#### Stored data
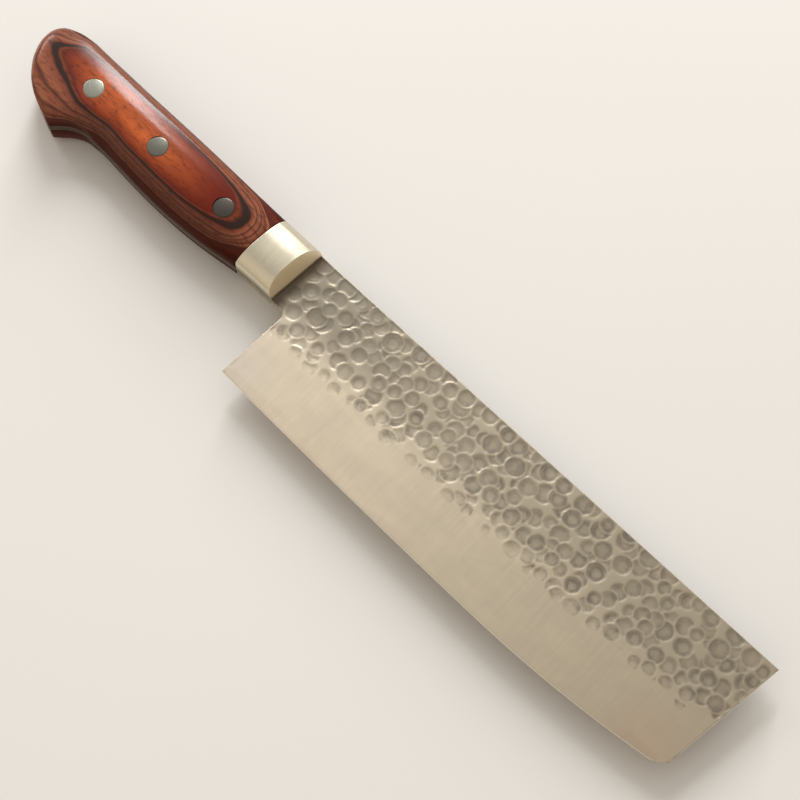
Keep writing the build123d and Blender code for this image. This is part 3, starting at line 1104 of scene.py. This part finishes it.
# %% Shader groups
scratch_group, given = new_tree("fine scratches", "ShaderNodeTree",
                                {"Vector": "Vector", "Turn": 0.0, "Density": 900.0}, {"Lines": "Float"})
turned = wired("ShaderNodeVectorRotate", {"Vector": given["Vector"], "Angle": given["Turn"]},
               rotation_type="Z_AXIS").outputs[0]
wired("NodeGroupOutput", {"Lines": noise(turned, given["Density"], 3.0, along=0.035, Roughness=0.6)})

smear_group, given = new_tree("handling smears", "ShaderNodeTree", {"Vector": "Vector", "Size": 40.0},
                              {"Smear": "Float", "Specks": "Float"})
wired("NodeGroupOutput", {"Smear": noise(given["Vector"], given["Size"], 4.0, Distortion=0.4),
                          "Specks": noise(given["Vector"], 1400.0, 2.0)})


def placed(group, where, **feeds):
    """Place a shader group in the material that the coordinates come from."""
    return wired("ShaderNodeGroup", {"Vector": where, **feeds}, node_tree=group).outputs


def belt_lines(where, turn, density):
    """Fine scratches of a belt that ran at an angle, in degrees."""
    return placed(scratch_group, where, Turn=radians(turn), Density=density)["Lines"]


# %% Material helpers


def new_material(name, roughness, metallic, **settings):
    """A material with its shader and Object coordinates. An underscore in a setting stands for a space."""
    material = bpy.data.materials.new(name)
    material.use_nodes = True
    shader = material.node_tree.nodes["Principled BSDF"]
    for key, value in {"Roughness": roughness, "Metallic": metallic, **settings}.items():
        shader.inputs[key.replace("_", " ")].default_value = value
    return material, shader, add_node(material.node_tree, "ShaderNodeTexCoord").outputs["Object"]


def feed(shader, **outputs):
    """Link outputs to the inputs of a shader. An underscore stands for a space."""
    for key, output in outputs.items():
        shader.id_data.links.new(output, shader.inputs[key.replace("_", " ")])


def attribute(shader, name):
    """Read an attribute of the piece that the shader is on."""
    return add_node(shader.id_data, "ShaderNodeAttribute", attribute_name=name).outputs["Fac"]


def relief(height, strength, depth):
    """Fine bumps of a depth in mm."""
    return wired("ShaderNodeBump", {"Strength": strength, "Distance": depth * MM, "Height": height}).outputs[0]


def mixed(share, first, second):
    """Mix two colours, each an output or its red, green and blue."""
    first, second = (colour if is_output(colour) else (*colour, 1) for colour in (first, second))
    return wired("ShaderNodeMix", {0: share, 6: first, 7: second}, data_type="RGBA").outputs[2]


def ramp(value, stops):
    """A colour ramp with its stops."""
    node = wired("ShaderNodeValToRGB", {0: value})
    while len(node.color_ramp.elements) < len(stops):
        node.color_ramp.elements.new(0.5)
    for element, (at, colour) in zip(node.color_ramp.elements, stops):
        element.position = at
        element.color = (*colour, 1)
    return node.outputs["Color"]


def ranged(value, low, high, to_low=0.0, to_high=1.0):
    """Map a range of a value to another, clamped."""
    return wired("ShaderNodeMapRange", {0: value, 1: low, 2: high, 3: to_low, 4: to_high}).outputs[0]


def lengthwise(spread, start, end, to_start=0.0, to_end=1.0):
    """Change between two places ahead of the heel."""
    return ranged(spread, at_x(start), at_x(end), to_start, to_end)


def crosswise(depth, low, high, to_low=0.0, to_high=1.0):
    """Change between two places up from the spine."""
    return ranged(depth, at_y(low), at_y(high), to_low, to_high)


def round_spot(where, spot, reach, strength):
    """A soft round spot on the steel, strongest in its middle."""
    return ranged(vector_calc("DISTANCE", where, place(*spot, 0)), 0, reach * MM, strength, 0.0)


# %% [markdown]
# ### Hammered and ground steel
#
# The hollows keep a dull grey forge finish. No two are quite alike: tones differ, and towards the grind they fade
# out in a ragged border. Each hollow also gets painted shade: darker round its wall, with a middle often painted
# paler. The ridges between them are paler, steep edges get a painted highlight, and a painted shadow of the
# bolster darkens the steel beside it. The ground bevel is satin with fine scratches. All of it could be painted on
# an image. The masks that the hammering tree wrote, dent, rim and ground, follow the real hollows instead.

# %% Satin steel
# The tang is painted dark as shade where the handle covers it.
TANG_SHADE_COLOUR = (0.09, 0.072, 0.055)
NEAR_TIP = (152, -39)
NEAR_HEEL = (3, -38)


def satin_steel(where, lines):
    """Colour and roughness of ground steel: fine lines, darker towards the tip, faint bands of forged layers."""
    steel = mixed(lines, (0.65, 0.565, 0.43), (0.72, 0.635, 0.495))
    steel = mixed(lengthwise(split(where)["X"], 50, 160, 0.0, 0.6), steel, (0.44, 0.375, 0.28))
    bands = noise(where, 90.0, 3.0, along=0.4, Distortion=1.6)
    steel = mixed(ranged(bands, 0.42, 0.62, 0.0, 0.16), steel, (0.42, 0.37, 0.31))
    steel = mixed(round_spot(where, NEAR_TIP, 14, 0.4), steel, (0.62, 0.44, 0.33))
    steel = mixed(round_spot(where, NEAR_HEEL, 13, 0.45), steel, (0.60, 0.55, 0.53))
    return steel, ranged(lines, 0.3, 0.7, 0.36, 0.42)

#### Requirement
Say how many lines of the data include the string "image". Nothing other than the number should be given.

#### Solution to the problem
2